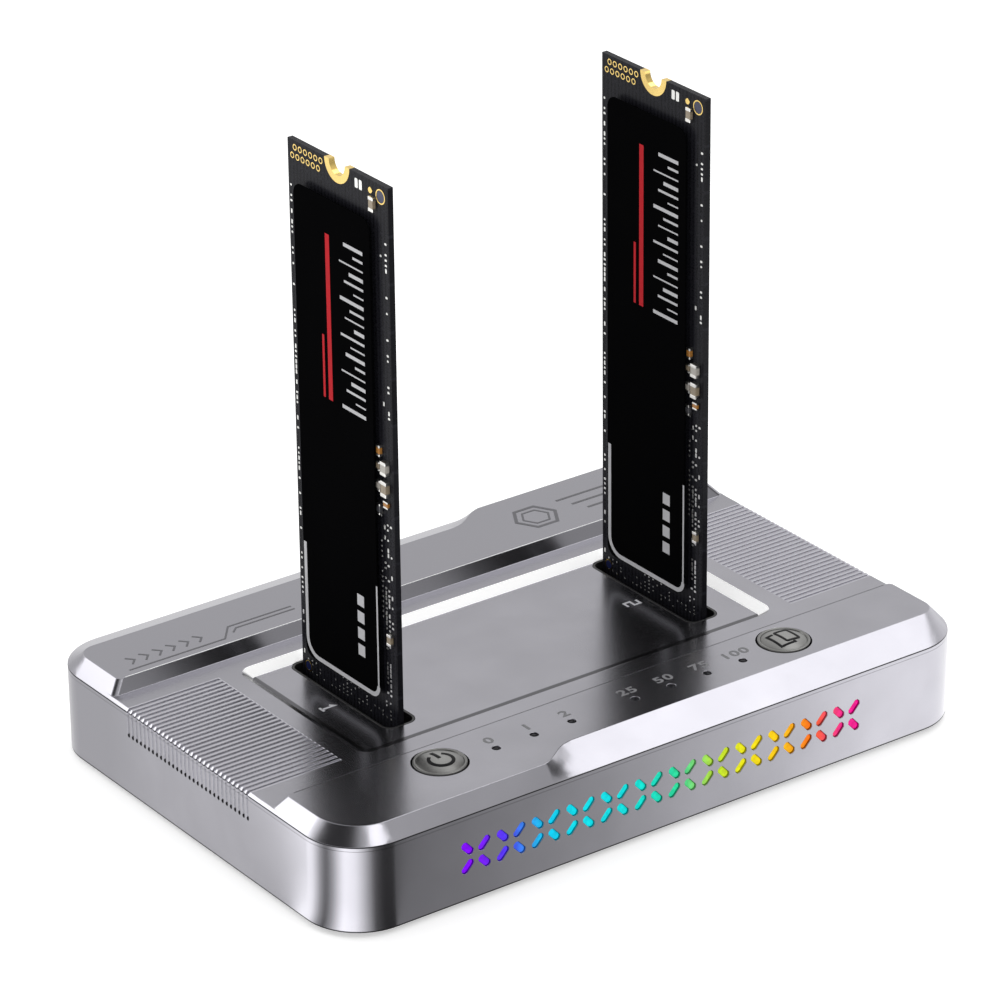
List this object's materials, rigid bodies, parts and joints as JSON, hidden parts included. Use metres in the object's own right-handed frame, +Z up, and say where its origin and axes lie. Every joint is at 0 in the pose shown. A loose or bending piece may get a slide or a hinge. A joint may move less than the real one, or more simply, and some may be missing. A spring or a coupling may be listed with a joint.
{
  "type": "drive duplicator",
  "caption": "Low bevelled metal housing that copies one upright solid-state card to another, with slots, round buttons, lamps and a lit front row.",
  "frame": {"origin": "on the surface the feet rest on, under the middle of the housing", "axes": "+X along the long side, from the source slot to the target slot; +Y from the front edge with the buttons to the ports; +Z up"},
  "size_m": [0.102, 0.0694, 0.0869],
  "materials": {
    "housing_aluminium": "satin, bright bevels",
    "base_aluminium": "matt",
    "screw_steel": "satin",
    "port_steel": "satin",
    "foot_rubber": "matt",
    "black_plastic": "matt",
    "chip_plastic": "matt",
    "green_board": "semi-gloss",
    "black_board": "semi-gloss",
    "ferrite_grey": "matt",
    "capacitor_tan": "semi-gloss",
    "lamp_white": "gloss",
    "clear_pipe": "clear",
    "milky_diffuser": "satin",
    "button_metal": "satin",
    "gold_plating": "bright",
    "label_film": "satin"
  },
  "bodies": {
    "housing": {"upper_housing": "housing_aluminium", "base_plate": "base_aluminium", "slot_guides": "black_plastic", "base_screws": "screw_steel", "rubber_feet": "foot_rubber", "main_board": "green_board", "bridge_chips": "chip_plastic", "control_chips": "chip_plastic", "power_inductors": "ferrite_grey", "capacitors": "capacitor_tan", "board_header": "black_plastic", "status_lamps": "lamp_white", "status_light_pipe": "clear_pipe", "light_bar": "milky_diffuser", "light_board": "green_board", "light_lamps": "lamp_white", "usb_port_shell": "port_steel", "usb_port_tongue": "black_plastic", "power_jack": "black_plastic", "power_jack_pin": "port_steel", "power_switch": "black_plastic", "clone_switch": "black_plastic", "source_socket": "black_plastic", "source_socket_contacts": "gold_plating", "target_socket": "black_plastic", "target_socket_contacts": "gold_plating"},
    "source_drive": {"source_drive_board": "black_board", "source_drive_contacts": "gold_plating", "source_drive_end_ring": "gold_plating", "source_drive_chips": "chip_plastic", "source_drive_label": "label_film", "source_drive_small_parts": "capacitor_tan"},
    "target_drive": {"target_drive_board": "black_board", "target_drive_contacts": "gold_plating", "target_drive_end_ring": "gold_plating", "target_drive_chips": "chip_plastic", "target_drive_label": "label_film", "target_drive_small_parts": "capacitor_tan"},
    "power_key": {"power_button": "button_metal", "power_switch_plunger": "black_plastic"},
    "clone_key": {"clone_button": "button_metal", "clone_switch_plunger": "black_plastic"}
  },
  "joints": [
    {"name": "source_drive_pull", "type": "slide", "parent": "housing", "child": "source_drive", "axis": [0, 0, 1], "range_m": [0, 0.02]},
    {"name": "target_drive_pull", "type": "slide", "parent": "housing", "child": "target_drive", "axis": [0, 0, 1], "range_m": [0, 0.02]},
    {"name": "power_key_press", "type": "slide", "parent": "housing", "child": "power_key", "axis": [0, 0, -1], "range_m": [0, 0.0006], "stiffness_N_per_m": 500},
    {"name": "clone_key_press", "type": "slide", "parent": "housing", "child": "clone_key", "axis": [0, 0, -1], "range_m": [0, 0.0006], "stiffness_N_per_m": 500}
  ]
}
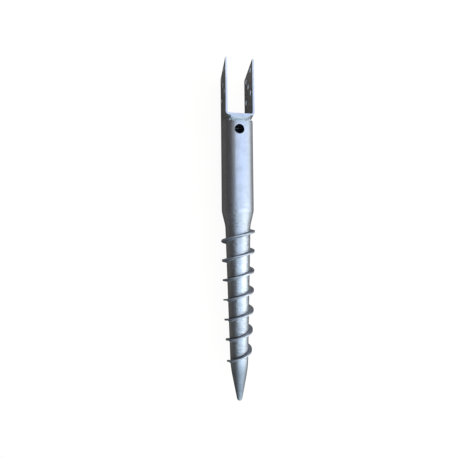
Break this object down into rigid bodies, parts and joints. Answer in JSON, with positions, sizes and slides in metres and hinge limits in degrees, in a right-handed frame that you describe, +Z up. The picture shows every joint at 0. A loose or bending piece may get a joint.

------------------------------

▶ [WHAT TO DO] Output all of the data again, exactly.

▶ [RESPONSE]
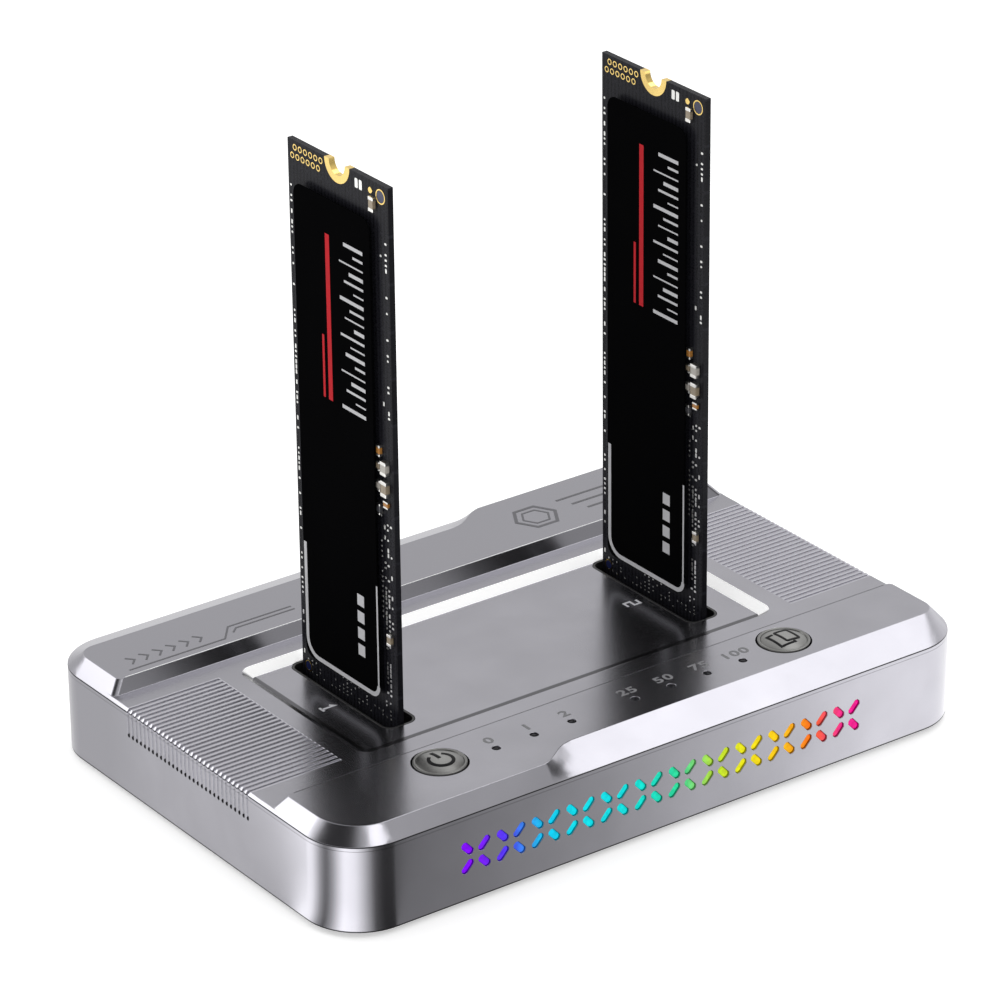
List this object's materials, rigid bodies, parts and joints as JSON, hidden parts included. Use metres in the object's own right-handed frame, +Z up, and say where its origin and axes lie. Every joint is at 0 in the pose shown. A loose or bending piece may get a slide or a hinge. A joint may move less than the real one, or more simply, and some may be missing. A spring or a coupling may be listed with a joint.
{
  "type": "drive duplicator",
  "caption": "Low bevelled metal housing that copies one upright solid-state card to another, with slots, round buttons, lamps and a lit front row.",
  "frame": {"origin": "on the surface the feet rest on, under the middle of the housing", "axes": "+X along the long side, from the source slot to the target slot; +Y from the front edge with the buttons to the ports; +Z up"},
  "size_m": [0.102, 0.0694, 0.0869],
  "materials": {
    "housing_aluminium": "satin, bright bevels",
    "base_aluminium": "matt",
    "screw_steel": "satin",
    "port_steel": "satin",
    "foot_rubber": "matt",
    "black_plastic": "matt",
    "chip_plastic": "matt",
    "green_board": "semi-gloss",
    "black_board": "semi-gloss",
    "ferrite_grey": "matt",
    "capacitor_tan": "semi-gloss",
    "lamp_white": "gloss",
    "clear_pipe": "clear",
    "milky_diffuser": "satin",
    "button_metal": "satin",
    "gold_plating": "bright",
    "label_film": "satin"
  },
  "bodies": {
    "housing": {"upper_housing": "housing_aluminium", "base_plate": "base_aluminium", "slot_guides": "black_plastic", "base_screws": "screw_steel", "rubber_feet": "foot_rubber", "main_board": "green_board", "bridge_chips": "chip_plastic", "control_chips": "chip_plastic", "power_inductors": "ferrite_grey", "capacitors": "capacitor_tan", "board_header": "black_plastic", "status_lamps": "lamp_white", "status_light_pipe": "clear_pipe", "light_bar": "milky_diffuser", "light_board": "green_board", "light_lamps": "lamp_white", "usb_port_shell": "port_steel", "usb_port_tongue": "black_plastic", "power_jack": "black_plastic", "power_jack_pin": "port_steel", "power_switch": "black_plastic", "clone_switch": "black_plastic", "source_socket": "black_plastic", "source_socket_contacts": "gold_plating", "target_socket": "black_plastic", "target_socket_contacts": "gold_plating"},
    "source_drive": {"source_drive_board": "black_board", "source_drive_contacts": "gold_plating", "source_drive_end_ring": "gold_plating", "source_drive_chips": "chip_plastic", "source_drive_label": "label_film", "source_drive_small_parts": "capacitor_tan"},
    "target_drive": {"target_drive_board": "black_board", "target_drive_contacts": "gold_plating", "target_drive_end_ring": "gold_plating", "target_drive_chips": "chip_plastic", "target_drive_label": "label_film", "target_drive_small_parts": "capacitor_tan"},
    "power_key": {"power_button": "button_metal", "power_switch_plunger": "black_plastic"},
    "clone_key": {"clone_button": "button_metal", "clone_switch_plunger": "black_plastic"}
  },
  "joints": [
    {"name": "source_drive_pull", "type": "slide", "parent": "housing", "child": "source_drive", "axis": [0, 0, 1], "range_m": [0, 0.02]},
    {"name": "target_drive_pull", "type": "slide", "parent": "housing", "child": "target_drive", "axis": [0, 0, 1], "range_m": [0, 0.02]},
    {"name": "power_key_press", "type": "slide", "parent": "housing", "child": "power_key", "axis": [0, 0, -1], "range_m": [0, 0.0006], "stiffness_N_per_m": 500},
    {"name": "clone_key_press", "type": "slide", "parent": "housing", "child": "clone_key", "axis": [0, 0, -1], "range_m": [0, 0.0006], "stiffness_N_per_m": 500}
  ]
}
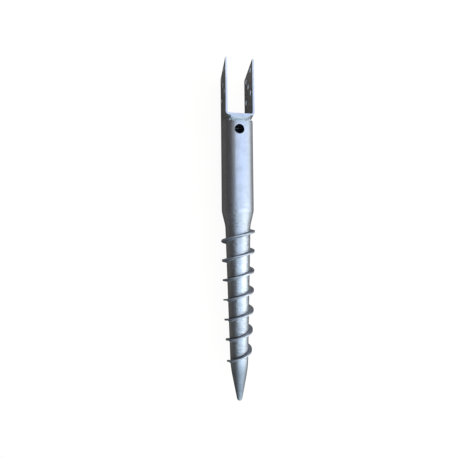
Break this object down into rigid bodies, parts and joints. Answer in JSON, with positions, sizes and slides in metres and hinge limits in degrees, in a right-handed frame that you describe, +Z up. The picture shows every joint at 0. A loose or bending piece may get a joint.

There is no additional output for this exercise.